**WHAT IS EXPECTED:**
What lines of the data include the string "from"? Copy them all.

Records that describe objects
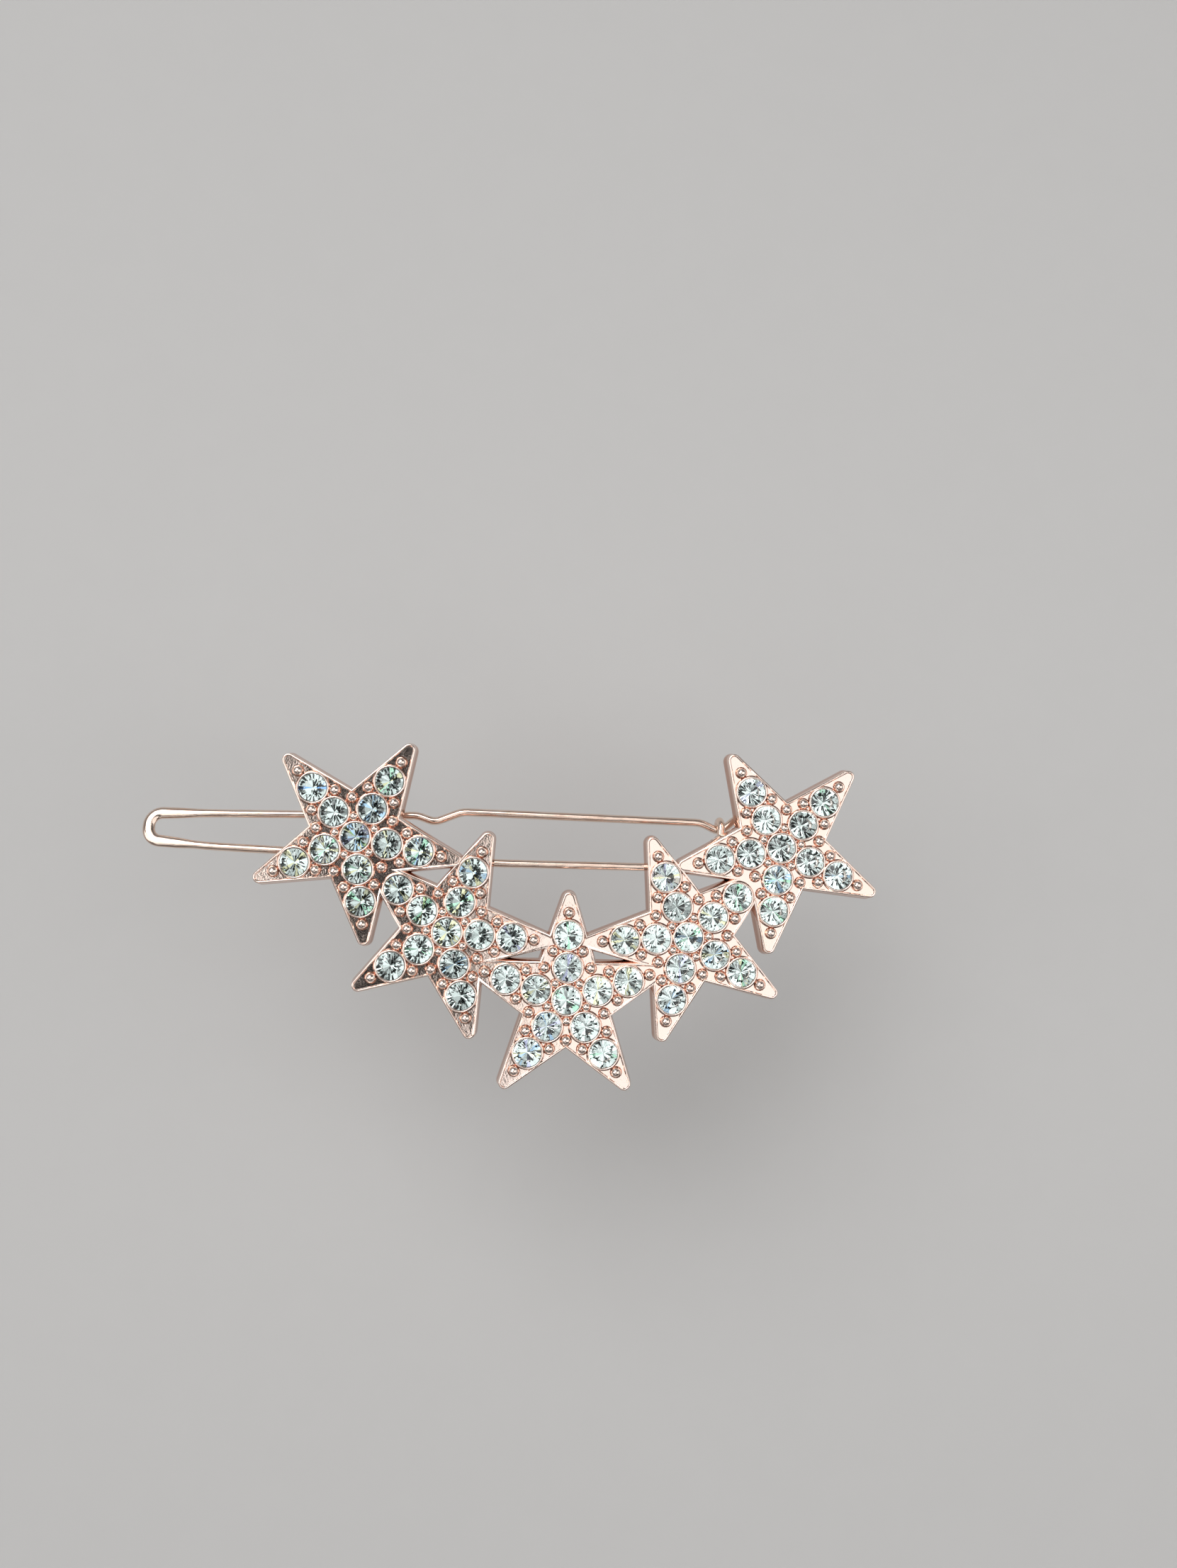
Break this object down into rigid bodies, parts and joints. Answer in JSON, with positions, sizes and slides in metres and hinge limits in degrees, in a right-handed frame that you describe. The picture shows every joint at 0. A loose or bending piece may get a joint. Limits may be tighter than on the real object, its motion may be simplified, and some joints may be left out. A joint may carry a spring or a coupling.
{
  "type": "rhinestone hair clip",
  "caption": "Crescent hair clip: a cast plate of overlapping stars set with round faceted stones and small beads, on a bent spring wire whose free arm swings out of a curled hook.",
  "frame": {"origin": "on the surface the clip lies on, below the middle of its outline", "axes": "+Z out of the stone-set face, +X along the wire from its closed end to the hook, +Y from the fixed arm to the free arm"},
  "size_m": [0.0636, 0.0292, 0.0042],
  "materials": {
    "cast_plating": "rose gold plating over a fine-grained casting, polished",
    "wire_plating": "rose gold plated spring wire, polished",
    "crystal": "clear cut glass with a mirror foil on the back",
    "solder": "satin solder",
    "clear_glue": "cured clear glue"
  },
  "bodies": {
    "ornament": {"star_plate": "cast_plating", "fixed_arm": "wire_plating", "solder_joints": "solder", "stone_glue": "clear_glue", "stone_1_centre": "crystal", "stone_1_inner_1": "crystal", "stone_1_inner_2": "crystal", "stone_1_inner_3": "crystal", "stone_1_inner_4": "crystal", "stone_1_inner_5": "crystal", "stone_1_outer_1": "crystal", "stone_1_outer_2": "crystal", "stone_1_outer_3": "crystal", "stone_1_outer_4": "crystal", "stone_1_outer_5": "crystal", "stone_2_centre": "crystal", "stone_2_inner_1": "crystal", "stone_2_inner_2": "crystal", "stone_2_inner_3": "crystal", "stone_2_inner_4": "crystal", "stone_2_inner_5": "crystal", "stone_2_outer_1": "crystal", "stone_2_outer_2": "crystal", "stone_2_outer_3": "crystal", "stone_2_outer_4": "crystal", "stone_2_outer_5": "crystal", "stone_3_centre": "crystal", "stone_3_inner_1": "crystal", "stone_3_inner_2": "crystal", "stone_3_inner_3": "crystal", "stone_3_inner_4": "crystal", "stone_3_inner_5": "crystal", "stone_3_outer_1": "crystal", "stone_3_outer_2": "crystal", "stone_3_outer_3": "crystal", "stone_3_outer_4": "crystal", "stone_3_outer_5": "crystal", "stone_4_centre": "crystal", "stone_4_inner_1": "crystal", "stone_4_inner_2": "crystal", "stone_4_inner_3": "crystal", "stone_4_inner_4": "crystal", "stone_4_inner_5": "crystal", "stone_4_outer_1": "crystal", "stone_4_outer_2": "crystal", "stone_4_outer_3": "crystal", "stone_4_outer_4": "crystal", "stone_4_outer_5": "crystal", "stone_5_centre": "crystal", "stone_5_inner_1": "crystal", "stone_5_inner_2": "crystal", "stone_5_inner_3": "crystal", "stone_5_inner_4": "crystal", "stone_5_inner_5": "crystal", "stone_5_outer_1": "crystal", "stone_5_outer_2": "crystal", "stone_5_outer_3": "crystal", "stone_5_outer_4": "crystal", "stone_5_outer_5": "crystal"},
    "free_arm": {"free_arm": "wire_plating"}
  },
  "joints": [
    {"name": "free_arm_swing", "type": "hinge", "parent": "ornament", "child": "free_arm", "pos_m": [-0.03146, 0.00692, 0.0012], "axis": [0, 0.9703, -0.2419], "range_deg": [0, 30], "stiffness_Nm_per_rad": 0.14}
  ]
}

==

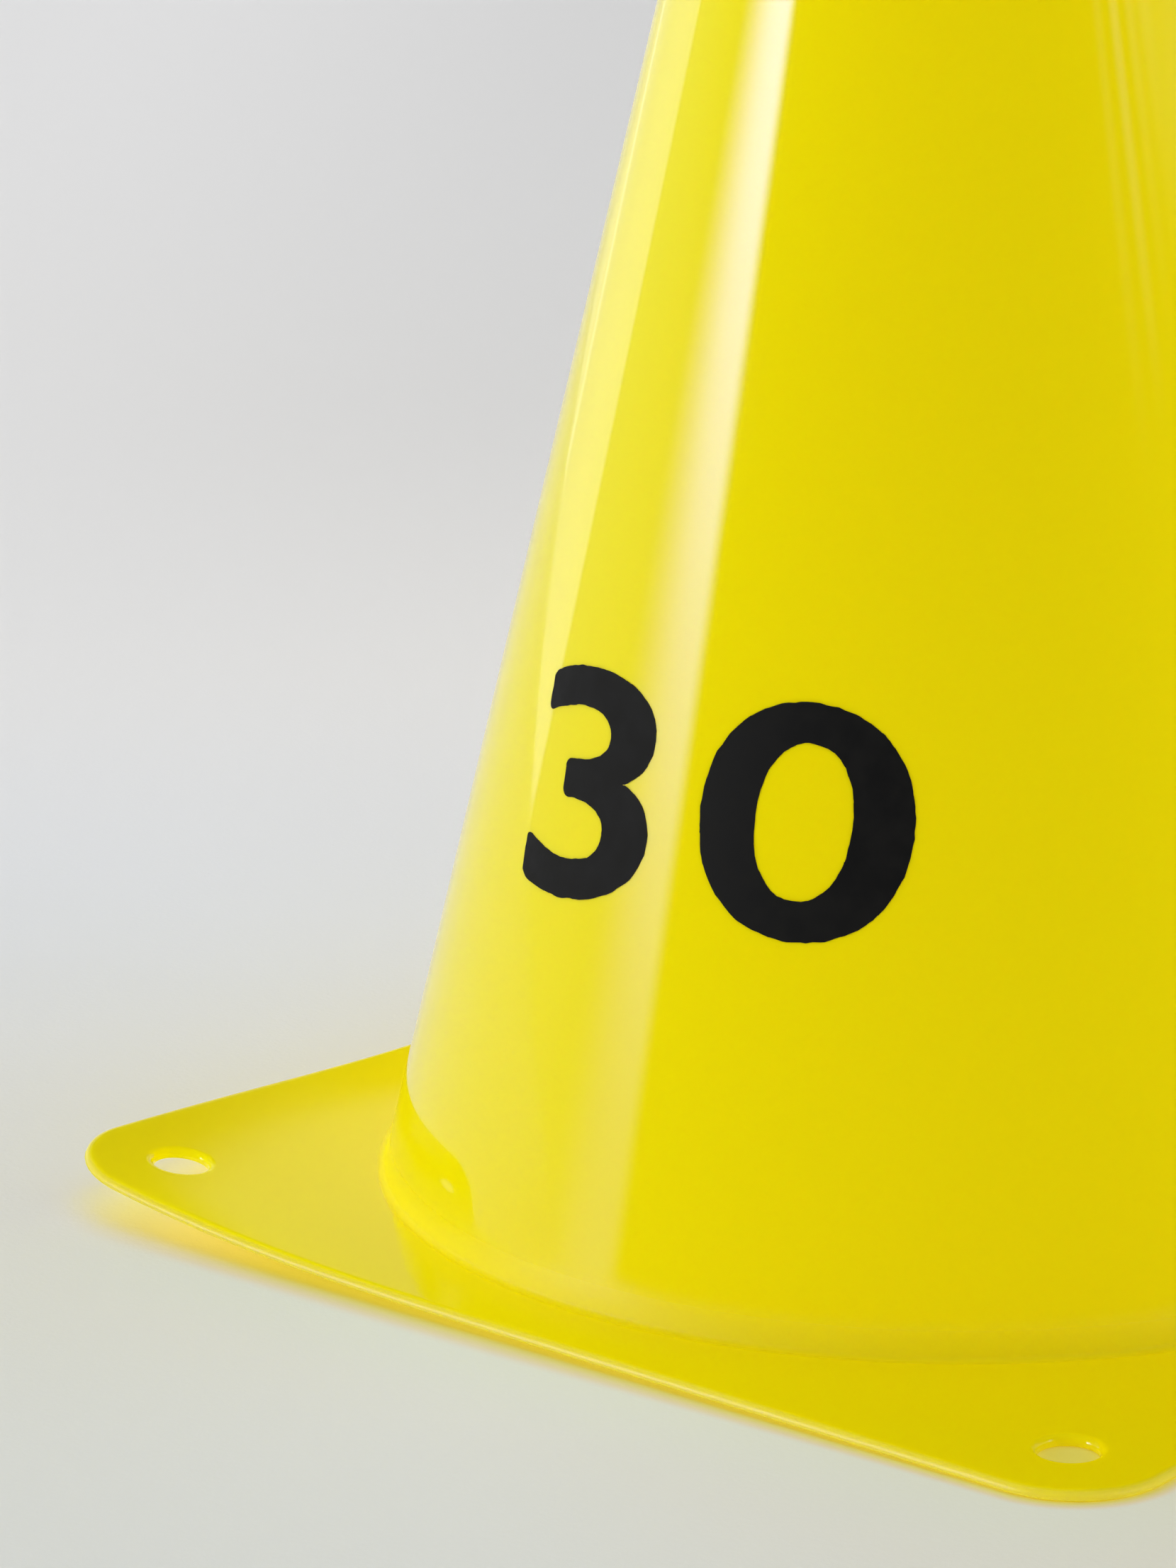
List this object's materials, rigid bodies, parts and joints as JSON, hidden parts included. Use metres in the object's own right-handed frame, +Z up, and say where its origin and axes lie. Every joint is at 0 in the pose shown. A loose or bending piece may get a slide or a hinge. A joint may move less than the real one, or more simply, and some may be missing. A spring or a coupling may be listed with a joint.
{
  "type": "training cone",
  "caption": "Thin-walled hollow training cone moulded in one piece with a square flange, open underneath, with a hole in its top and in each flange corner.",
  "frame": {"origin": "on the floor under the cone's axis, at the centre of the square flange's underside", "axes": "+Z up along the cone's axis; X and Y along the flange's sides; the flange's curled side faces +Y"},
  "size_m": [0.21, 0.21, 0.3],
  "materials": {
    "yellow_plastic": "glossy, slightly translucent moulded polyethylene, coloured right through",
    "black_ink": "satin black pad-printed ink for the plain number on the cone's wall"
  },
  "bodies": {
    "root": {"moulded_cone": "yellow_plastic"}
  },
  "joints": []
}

...

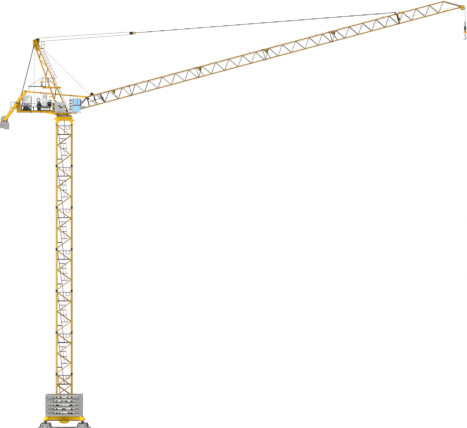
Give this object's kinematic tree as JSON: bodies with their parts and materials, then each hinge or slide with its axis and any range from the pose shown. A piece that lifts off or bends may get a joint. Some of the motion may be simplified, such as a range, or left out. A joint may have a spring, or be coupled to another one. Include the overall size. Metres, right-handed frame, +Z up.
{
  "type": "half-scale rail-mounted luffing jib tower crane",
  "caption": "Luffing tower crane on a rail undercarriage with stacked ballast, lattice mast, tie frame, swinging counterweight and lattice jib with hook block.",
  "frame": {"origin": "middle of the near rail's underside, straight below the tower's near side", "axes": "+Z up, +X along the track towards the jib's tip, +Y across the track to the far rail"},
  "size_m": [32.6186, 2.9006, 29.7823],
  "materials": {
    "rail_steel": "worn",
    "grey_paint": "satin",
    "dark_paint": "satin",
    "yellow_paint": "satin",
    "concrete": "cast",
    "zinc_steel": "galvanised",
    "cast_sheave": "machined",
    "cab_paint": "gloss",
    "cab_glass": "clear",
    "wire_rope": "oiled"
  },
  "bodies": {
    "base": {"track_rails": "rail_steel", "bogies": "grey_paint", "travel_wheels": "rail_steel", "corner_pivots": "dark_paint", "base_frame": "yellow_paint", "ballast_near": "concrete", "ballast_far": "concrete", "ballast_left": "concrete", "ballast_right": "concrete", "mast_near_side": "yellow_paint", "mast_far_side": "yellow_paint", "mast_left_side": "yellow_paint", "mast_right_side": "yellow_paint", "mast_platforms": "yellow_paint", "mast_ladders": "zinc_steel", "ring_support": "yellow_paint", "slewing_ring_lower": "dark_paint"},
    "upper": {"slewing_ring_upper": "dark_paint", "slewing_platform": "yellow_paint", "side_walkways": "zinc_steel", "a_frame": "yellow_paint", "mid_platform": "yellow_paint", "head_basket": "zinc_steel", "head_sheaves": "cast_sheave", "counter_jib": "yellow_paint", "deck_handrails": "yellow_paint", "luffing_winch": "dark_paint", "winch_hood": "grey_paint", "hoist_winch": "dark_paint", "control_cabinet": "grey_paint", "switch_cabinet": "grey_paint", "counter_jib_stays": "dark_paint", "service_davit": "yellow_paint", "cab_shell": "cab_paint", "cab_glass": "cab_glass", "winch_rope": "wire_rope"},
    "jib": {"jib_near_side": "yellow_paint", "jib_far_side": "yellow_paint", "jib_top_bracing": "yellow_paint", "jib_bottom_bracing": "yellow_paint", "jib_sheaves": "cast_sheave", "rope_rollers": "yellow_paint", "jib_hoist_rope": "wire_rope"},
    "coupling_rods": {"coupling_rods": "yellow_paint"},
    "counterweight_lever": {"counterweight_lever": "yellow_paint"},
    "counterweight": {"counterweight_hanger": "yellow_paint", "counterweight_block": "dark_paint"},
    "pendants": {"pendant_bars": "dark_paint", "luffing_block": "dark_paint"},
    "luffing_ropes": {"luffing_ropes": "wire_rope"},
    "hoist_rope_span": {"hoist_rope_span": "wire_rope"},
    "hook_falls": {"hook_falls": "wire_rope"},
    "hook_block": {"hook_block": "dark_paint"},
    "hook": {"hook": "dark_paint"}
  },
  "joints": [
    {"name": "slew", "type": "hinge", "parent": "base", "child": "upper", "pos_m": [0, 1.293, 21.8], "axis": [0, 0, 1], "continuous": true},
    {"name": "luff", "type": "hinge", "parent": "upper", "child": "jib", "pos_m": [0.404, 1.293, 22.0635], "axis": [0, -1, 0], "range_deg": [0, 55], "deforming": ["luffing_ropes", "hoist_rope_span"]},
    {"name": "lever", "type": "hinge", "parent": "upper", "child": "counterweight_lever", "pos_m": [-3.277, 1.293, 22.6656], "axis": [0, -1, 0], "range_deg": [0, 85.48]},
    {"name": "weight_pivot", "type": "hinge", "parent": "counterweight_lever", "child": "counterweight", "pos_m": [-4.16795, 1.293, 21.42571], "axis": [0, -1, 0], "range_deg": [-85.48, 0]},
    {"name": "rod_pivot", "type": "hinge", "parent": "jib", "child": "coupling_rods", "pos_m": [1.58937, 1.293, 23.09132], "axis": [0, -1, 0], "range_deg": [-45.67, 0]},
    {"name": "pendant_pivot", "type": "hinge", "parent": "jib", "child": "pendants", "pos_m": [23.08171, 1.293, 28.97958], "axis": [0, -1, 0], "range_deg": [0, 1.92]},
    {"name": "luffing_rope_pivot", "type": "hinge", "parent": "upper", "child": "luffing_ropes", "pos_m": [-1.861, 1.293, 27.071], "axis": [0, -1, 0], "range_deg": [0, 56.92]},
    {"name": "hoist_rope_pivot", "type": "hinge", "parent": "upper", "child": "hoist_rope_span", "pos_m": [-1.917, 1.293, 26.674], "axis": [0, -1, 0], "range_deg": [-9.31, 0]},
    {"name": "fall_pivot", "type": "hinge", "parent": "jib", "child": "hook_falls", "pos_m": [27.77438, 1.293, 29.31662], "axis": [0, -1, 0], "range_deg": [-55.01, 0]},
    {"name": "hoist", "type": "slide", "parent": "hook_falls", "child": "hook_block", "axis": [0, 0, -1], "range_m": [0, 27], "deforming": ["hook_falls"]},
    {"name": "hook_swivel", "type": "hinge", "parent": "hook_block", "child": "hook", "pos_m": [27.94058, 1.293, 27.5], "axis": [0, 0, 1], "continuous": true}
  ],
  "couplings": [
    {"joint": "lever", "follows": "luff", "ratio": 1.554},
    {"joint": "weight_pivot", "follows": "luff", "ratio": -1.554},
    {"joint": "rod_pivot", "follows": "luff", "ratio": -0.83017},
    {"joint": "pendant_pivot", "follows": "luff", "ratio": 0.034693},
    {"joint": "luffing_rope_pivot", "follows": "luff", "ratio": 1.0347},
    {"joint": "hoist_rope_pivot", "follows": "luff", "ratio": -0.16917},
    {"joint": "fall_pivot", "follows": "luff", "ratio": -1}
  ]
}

**RESPONSE TO THIS EXERCISE:**
  "frame": {"origin": "on the surface the clip lies on, below the middle of its outline", "axes": "+Z out of the stone-set face, +X along the wire from its closed end to the hook, +Y from the fixed arm to the free arm"},
Give this object's kinematic tree as JSON: bodies with their parts and materials, then each hinge or slide with its axis and any range from the pose shown. A piece that lifts off or bends may get a joint. Some of the motion may be simplified, such as a range, or left out. A joint may have a spring, or be coupled to another one. Include the overall size. Metres, right-handed frame, +Z up.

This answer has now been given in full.